**Brief:** Take the lines from the beginning of the data below through the line holding "joint_gap = 0.06; // [0.02:0.01:0.12]" and return exactly those.
[BEGIN]
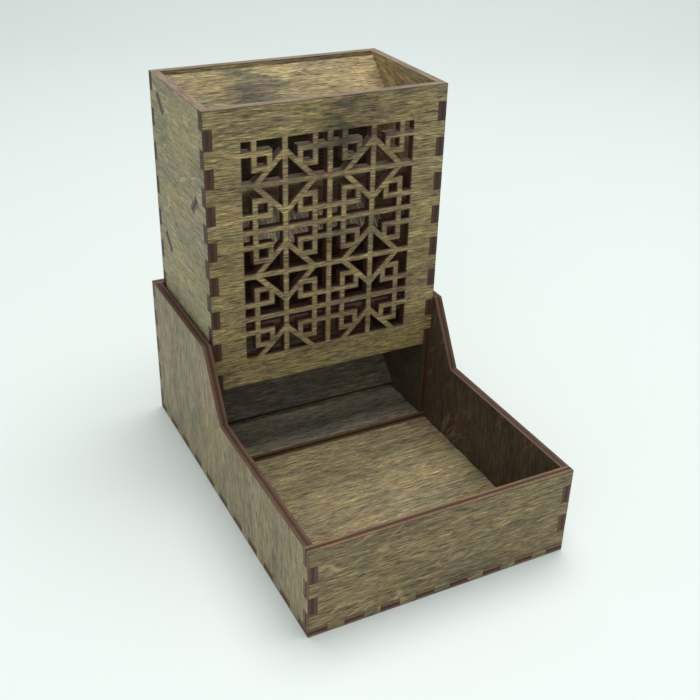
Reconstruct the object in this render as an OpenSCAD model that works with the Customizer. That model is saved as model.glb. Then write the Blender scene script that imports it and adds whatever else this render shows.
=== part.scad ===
// Dice tower in a rolling tray, cut from one thickness of plywood and glued at finger joints.
// Front faces -Y, +Z is up, the underside of the tray rests at z = 0.
// The tower is a separate box that stands loose between the tray's raised rear walls.

/* [Sheet] */
// Thickness of the plywood
sheet_t = 3.2; // [2.9:0.1:3.4]
// Slack between neighbouring fingers of a joint
joint_gap = 0.06; // [0.02:0.01:0.12]

/* [Tray] */
// Outside width
tray_w = 100; // [98:0.5:106]
// Outside depth, front to back
tray_d = 150.8; // [149:0.2:156]
// Height of the low front wall
tray_front_h = 35.1; // [31:0.1:38]
// Height of the back wall and of the raised part of the side walls
tray_rear_h = 60.2; // [58:0.1:64]
// Depth over which the side walls stay low
tray_low_run = 75.4; // [72:0.2:78]
// Depth over which the side walls climb to their raised height
tray_climb_run = 14.8; // [10:0.2:14.8]
// Finger lengths along the depth of the tray floor
tray_depth_fingers = 21; // [19, 21, 23]
// Finger lengths along the width of the tray floor
tray_width_fingers = 15; // [13, 15, 17]
// Finger lengths up each front corner
tray_front_fingers = 5; // [5, 7]
// Finger lengths up each rear corner
tray_rear_fingers = 9; // [7, 9, 11]

/* [Tower] */
// Height of the rim above the table
tower_top = 145.3; // [144:0.1:150]
// Outside depth, front to back
tower_d = 56.2; // [54:0.2:56.2]
// Slack between the tower and each side wall of the tray
side_slack = 0.45; // [0.2:0.05:0.5]
// Share of that slack by which the tower stands to the right of the middle
slack_share = 0.8; // [0:0.1:0.8]
// Slack between the tower and the back wall of the tray
rear_slack = 0.2; // [0.1:0.05:0.4]
// Finger lengths up each corner of the tower
tower_fingers = 21; // [21, 23]
// How many of them, from the rim down, the front panel covers
front_panel_fingers = 16; // [14, 16]
// Finger lengths along the depth of the tower floor
tower_depth_fingers = 9; // [7, 9, 11]
// Finger lengths along the width of the tower floor
tower_width_fingers = 13; // [11, 13, 15]

/* [Fretwork] */
// Width of the fret bars
bar_w = 2.3; // [1.8:0.1:2.6]
// Solid border at each side of the fretwork
fret_side_border = 13.3; // [12:0.1:15]
// Solid border above the fretwork
fret_top_border = 12; // [11:0.1:14]
// Solid border below the fretwork
fret_foot_border = 11.5; // [10:0.1:13]

/* [Baffles] */
// Slope of the baffles and of the ramp, in degrees
slope = 45; // [42:0.5:48]
// Length of a baffle down its slope
baffle_len = 20; // [18:0.5:21]
// Depth of the top baffle's middle below the rim
baffle_drop = 9.2; // [9:0.1:12]
// Height from one baffle to the next
baffle_pitch = 26.7; // [26:0.1:27]
// Length of the tab that holds each baffle and the ramp in a side panel
tab_len = 8.2; // [6:0.1:10]
// Distance of the ramp's toe from the tower's front face
ramp_toe = 23; // [22:0.5:28]

/* [Hidden] */
tower_w = tray_w - 2 * sheet_t - 2 * side_slack;
tower_x = side_slack * slack_share;
tower_back_y = tray_d / 2 - sheet_t - rear_slack;
tower_front_y = tower_back_y - tower_d;
tower_foot = sheet_t;
floor_top = 2 * sheet_t;
inner_w = tower_w - 2 * sheet_t;

corner_pitch = (tower_top - floor_top) / tower_fingers;
front_panel_z = tower_top - front_panel_fingers * corner_pitch;

// The fretwork is two cells wide and two and a half cells high; a cell is six grid steps square
cell_steps = 6;
fret_columns = 2;
fret_rows = 2.5;
fret_half_w = tower_w / 2 - fret_side_border + bar_w / 2;
fret_top = tower_top - fret_top_border + bar_w / 2;
fret_foot = front_panel_z + fret_foot_border - bar_w / 2;
step_x = 2 * fret_half_w / (fret_columns * cell_steps);
step_z = (fret_top - fret_foot) / (fret_rows * cell_steps);

// Reach of a baffle either side of its middle, measured level
seat_gap = 0.05;
baffle_reach = (baffle_len * cos(slope) + sheet_t * sin(slope)) / 2;
front_seat_y = tower_front_y + sheet_t + seat_gap + baffle_reach;
rear_seat_y = tower_back_y - sheet_t - seat_gap - baffle_reach;

// The ramp's lower edge rests on the tower floor and its upper edge against the back panel
ramp_run = tower_d - ramp_toe - sheet_t - seat_gap;
ramp_len = (ramp_run - sheet_t * sin(slope)) / cos(slope);
ramp_y = tower_front_y + ramp_toe + ramp_run / 2;
ramp_z = floor_top + (ramp_len * sin(slope) + sheet_t * cos(slope)) / 2;

// Middle of each sloping board as [y, z, tilt], from the rim down, the ramp last
boards = [
    [rear_seat_y, tower_top - baffle_drop, slope],
    [front_seat_y, tower_top - baffle_drop - baffle_pitch, -slope],
    [rear_seat_y, tower_top - baffle_drop - 2 * baffle_pitch, slope],
    [front_seat_y, tower_top - baffle_drop - 3 * baffle_pitch, -slope],
    [ramp_y, ramp_z, slope]
];

tray_stain = [0.40, 0.33, 0.22];
tower_stain = [0.45, 0.38, 0.25];
inner_stain = [0.36, 0.29, 0.19];

// Every other finger length along an edge, opened for the teeth of the mating sheet.
// The edge runs along +X from the origin; first and last count finger lengths from zero.
module openings(pitch, first, last) {
    for (i = [first : 2 : last])
        translate([(i + 0.5) * pitch, 0])
            square([pitch + joint_gap, 2 * sheet_t], center = true);
}

// Stands a flat outline up across the object, its outer face towards the front at y
module across(y) {
    translate([0, y + sheet_t, 0])
        rotate([90, 0, 0])
            linear_extrude(sheet_t)
                children();
}

// Stands a flat outline up along the object, its left face at x
module along(x) {
    translate([x, 0, 0])
        rotate([90, 0, 90])
            linear_extrude(sheet_t)
                children();
}

// Front or back wall of the tray
module tray_wall(height, fingers) {
    difference() {
        translate([-tray_w / 2, 0])
            square([tray_w, height]);
        translate([-tray_w / 2, 0])
            openings(tray_w / tray_width_fingers, 0, tray_width_fingers - 1);
        for (side = [-1, 1])
            translate([side * tray_w / 2, sheet_t])
                rotate(90)
                    openings((height - sheet_t) / fingers, 1, fingers - 2);
    }
}

// Side wall of the tray: low in front, raised around the tower
module tray_side() {
    low_end = -tray_d / 2 + tray_low_run;
    difference() {
        polygon([
            [-tray_d / 2, 0],
            [tray_d / 2, 0],
            [tray_d / 2, tray_rear_h],
            [low_end + tray_climb_run, tray_rear_h],
            [low_end, tray_front_h],
            [-tray_d / 2, tray_front_h]
        ]);
        translate([-tray_d / 2, 0])
            openings(tray_d / tray_depth_fingers, 0, tray_depth_fingers - 1);
        translate([-tray_d / 2, sheet_t])
            rotate(90)
                openings((tray_front_h - sheet_t) / tray_front_fingers, 0, tray_front_fingers - 1);
        translate([tray_d / 2, sheet_t])
            rotate(90)
                openings((tray_rear_h - sheet_t) / tray_rear_fingers, 0, tray_rear_fingers - 1);
    }
}

// Side panel of the tower, pierced where the tabs of the sloping boards come through
module tower_side() {
    difference() {
        translate([tower_front_y, tower_foot])
            square([tower_d, tower_top - tower_foot]);
        translate([tower_front_y, tower_foot])
            openings(tower_d / tower_depth_fingers, 0, tower_depth_fingers - 1);
        translate([tower_front_y, tower_top])
            rotate(-90)
                openings(corner_pitch, 0, front_panel_fingers - 2);
        translate([tower_back_y, tower_top])
            rotate(-90)
                openings(corner_pitch, 0, tower_fingers - 1);
        for (board = boards)
            translate([board[0], board[1]])
                rotate(board[2])
                    square([tab_len + joint_gap, sheet_t + joint_gap], center = true);
    }
}

// Straight-sided hole of the fretwork, given in the upper right quarter of a cell and
// turned into the quarter picked by the signs
module fret_hole(points, side, level) {
    polygon([for (p = points) [p[0] * side, p[1] * level * step_z / step_x]]);
}

// The five holes of one quarter of a cell: corner square, two bent bays, inner square
// and a corner of the centre diamond
module fret_quarter(side, level) {
    half = bar_w / 2;
    near = step_x - half;
    mid = 2 * step_x - half;
    far = 2 * step_x + half;
    rim = 3 * step_x - half;
    inside = 2 * step_x - bar_w / sqrt(2);
    outside = 2 * step_x + bar_w / sqrt(2);
    bay = [
        [half, rim], [mid, rim], [mid, far],
        [near, far], [near, outside - near], [half, outside - half]
    ];
    fret_hole([[far, far], [rim, far], [rim, rim], [far, rim]], side, level);
    fret_hole(bay, side, level);
    fret_hole([for (p = bay) [p[1], p[0]]], side, level);
    fret_hole([[step_x + half, step_x + half], [mid, step_x + half], [mid, mid],
        [step_x + half, mid]], side, level);
    fret_hole([[half, half], [inside - half, half], [half, inside - half]], side, level);
}

// Whole cells in rows from the top, then the upper half of one more row
module fretwork() {
    for (column = [0 : fret_columns - 1], row = [0 : ceil(fret_rows) - 1])
        translate([
            (2 * column + 1 - fret_columns) * cell_steps / 2 * step_x,
            fret_top - (row + 0.5) * cell_steps * step_z
        ])
            for (side = [-1, 1], level = (row + 1 > fret_rows) ? [1] : [-1, 1])
                fret_quarter(side, level);
}

// Sloping board number i, with a tab at each end reaching the outside of the tower
module board(i, length) {
    place = boards[i];
    translate([tower_x, place[0], place[1]])
        rotate([place[2], 0, 0])
            translate([0, 0, -sheet_t / 2])
                linear_extrude(sheet_t)
                    union() {
                        square([inner_w, length], center = true);
                        square([tower_w, tab_len], center = true);
                    }
}

module tray_floor() {
    color(tray_stain)
        linear_extrude(sheet_t)
            difference() {
                square([tray_w, tray_d], center = true);
                for (side = [-1, 1]) {
                    translate([side * tray_w / 2, -tray_d / 2])
                        rotate(90)
                            openings(tray_d / tray_depth_fingers, 1, tray_depth_fingers - 2);
                    translate([-tray_w / 2, side * tray_d / 2])
                        openings(tray_w / tray_width_fingers, 1, tray_width_fingers - 2);
                }
            }
}

module tray_front() {
    color(tray_stain)
        across(-tray_d / 2)
            tray_wall(tray_front_h, tray_front_fingers);
}

module tray_back() {
    color(tray_stain)
        across(tray_d / 2 - sheet_t)
            tray_wall(tray_rear_h, tray_rear_fingers);
}

module tray_left_side() {
    color(tray_stain)
        along(-tray_w / 2)
            tray_side();
}

module tray_right_side() {
    color(tray_stain)
        along(tray_w / 2 - sheet_t)
            tray_side();
}

module tower_floor() {
    color(inner_stain)
        translate([tower_x, 0, tower_foot])
            linear_extrude(sheet_t)
                difference() {
                    translate([-tower_w / 2, tower_front_y])
                        square([tower_w, tower_d]);
                    for (side = [-1, 1])
                        translate([side * tower_w / 2, tower_front_y])
                            rotate(90)
                                openings(tower_d / tower_depth_fingers, 1, tower_depth_fingers - 2);
                    translate([-tower_w / 2, tower_back_y])
                        openings(tower_w / tower_width_fingers, 1, tower_width_fingers - 2);
                }
}

module tower_front() {
    color(tower_stain)
        translate([tower_x, 0, 0])
            across(tower_front_y)
                difference() {
                    translate([-tower_w / 2, front_panel_z])
                        square([tower_w, tower_top - front_panel_z]);
                    for (side = [-1, 1])
                        translate([side * tower_w / 2, tower_top])
                            rotate(-90)
                                openings(corner_pitch, 1, front_panel_fingers - 1);
                    fretwork();
                }
}

module tower_back() {
    color(tower_stain)
        translate([tower_x, 0, 0])
            across(tower_back_y - sheet_t)
                difference() {
                    translate([-tower_w / 2, tower_foot])
                        square([tower_w, tower_top - tower_foot]);
                    translate([-tower_w / 2, tower_foot])
                        openings(tower_w / tower_width_fingers, 0, tower_width_fingers - 1);
                    for (side = [-1, 1])
                        translate([side * tower_w / 2, tower_top])
                            rotate(-90)
                                openings(corner_pitch, 1, tower_fingers - 2);
                }
}

module tower_left_side() {
    color(tower_stain)
        along(tower_x - tower_w / 2)
            tower_side();
}

module tower_right_side() {
    color(tower_stain)
        along(tower_x + tower_w / 2 - sheet_t)
            tower_side();
}

module baffle_rear_upper() {
    color(inner_stain)
        board(0, baffle_len);
}

module baffle_front_upper() {
    color(inner_stain)
        board(1, baffle_len);
}

module baffle_rear_lower() {
    color(inner_stain)
        board(2, baffle_len);
}

module baffle_front_lower() {
    color(inner_stain)
        board(3, baffle_len);
}

module exit_ramp() {
    color(inner_stain)
        board(4, ramp_len);
}

tray_floor();
tray_front();
tray_back();
tray_left_side();
tray_right_side();
tower_floor();
tower_front();
tower_back();
tower_left_side();
tower_right_side();
baffle_rear_upper();
baffle_front_upper();
baffle_rear_lower();
baffle_front_lower();
exit_ramp();
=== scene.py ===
import math

import bmesh
import bpy
from mathutils import Matrix, Vector


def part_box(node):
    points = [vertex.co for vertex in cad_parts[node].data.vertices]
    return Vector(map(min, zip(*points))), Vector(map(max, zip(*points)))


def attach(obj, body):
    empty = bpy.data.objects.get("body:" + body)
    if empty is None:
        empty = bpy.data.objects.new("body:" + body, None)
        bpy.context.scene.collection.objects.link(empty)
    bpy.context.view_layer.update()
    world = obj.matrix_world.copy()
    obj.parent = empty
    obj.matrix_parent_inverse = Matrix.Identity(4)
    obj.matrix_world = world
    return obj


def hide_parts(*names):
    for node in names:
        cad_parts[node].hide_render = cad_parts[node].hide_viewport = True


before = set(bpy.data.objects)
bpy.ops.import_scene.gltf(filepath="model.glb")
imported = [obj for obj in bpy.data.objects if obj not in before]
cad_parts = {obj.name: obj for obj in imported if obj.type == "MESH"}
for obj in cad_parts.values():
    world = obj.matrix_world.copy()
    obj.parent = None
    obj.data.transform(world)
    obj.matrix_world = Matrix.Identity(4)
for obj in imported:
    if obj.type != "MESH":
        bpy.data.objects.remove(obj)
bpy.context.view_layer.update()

# ---------------------------------------------------------------------------------------------
# Tray floor. One sheet of three-ply birch, laser cut with teeth all round, wiped with a thin
# brown stain before it is glued up. Its grain runs across the tray.
# ---------------------------------------------------------------------------------------------
ARRIS = 0.00012      # the worn corner of every cut
SMOKE_BAND = 0.00035 # how far the laser's smoke creeps over the face from a cut
FLAT_COSINE = 0.99
CREASE = math.radians(25)
WELD = 2e-6
GRAIN_DEPTH = 0.00022
CHAR_DEPTH = 0.00006
SMOKE = (0.045, 0.026, 0.016)
INNER_SEED = 5.0     # so that a sheet's two faces differ


def sheet_space(tree, node, normal, grain):
    """A vector whose X runs along the grain, Y across it and Z through the sheet from its middle."""
    low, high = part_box(node)
    normal, grain = Vector(normal).normalized(), Vector(grain).normalized()
    turn = Matrix((grain, normal.cross(grain), normal))
    coords = tree.nodes.new("ShaderNodeTexCoord")
    place = tree.nodes.new("ShaderNodeMapping")
    place.inputs["Rotation"].default_value = turn.to_euler()
    place.inputs["Location"].default_value = -(turn @ ((low + high) / 2))
    tree.links.new(coords.outputs["Object"], place.inputs["Vector"])
    return place.outputs["Vector"]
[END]
**Full output:**
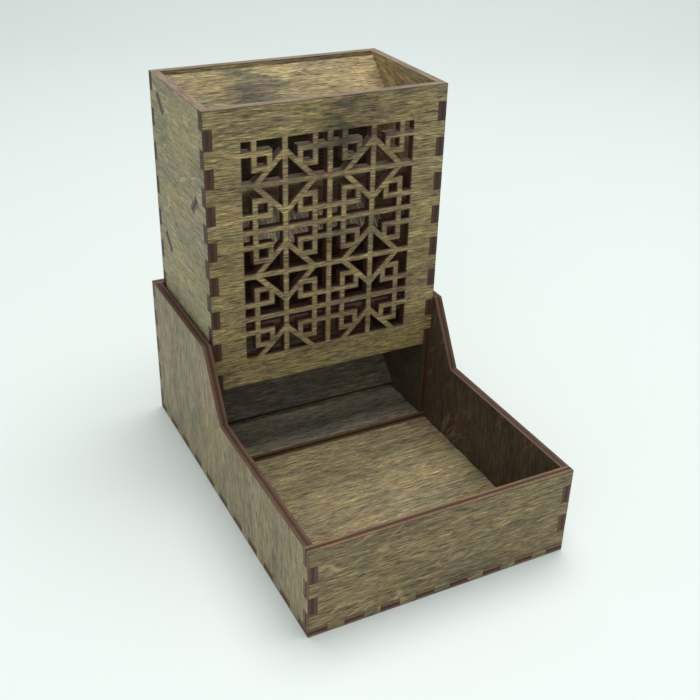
Reconstruct the object in this render as an OpenSCAD model that works with the Customizer. That model is saved as model.glb. Then write the Blender scene script that imports it and adds whatever else this render shows.
=== part.scad ===
// Dice tower in a rolling tray, cut from one thickness of plywood and glued at finger joints.
// Front faces -Y, +Z is up, the underside of the tray rests at z = 0.
// The tower is a separate box that stands loose between the tray's raised rear walls.

/* [Sheet] */
// Thickness of the plywood
sheet_t = 3.2; // [2.9:0.1:3.4]
// Slack between neighbouring fingers of a joint
joint_gap = 0.06; // [0.02:0.01:0.12]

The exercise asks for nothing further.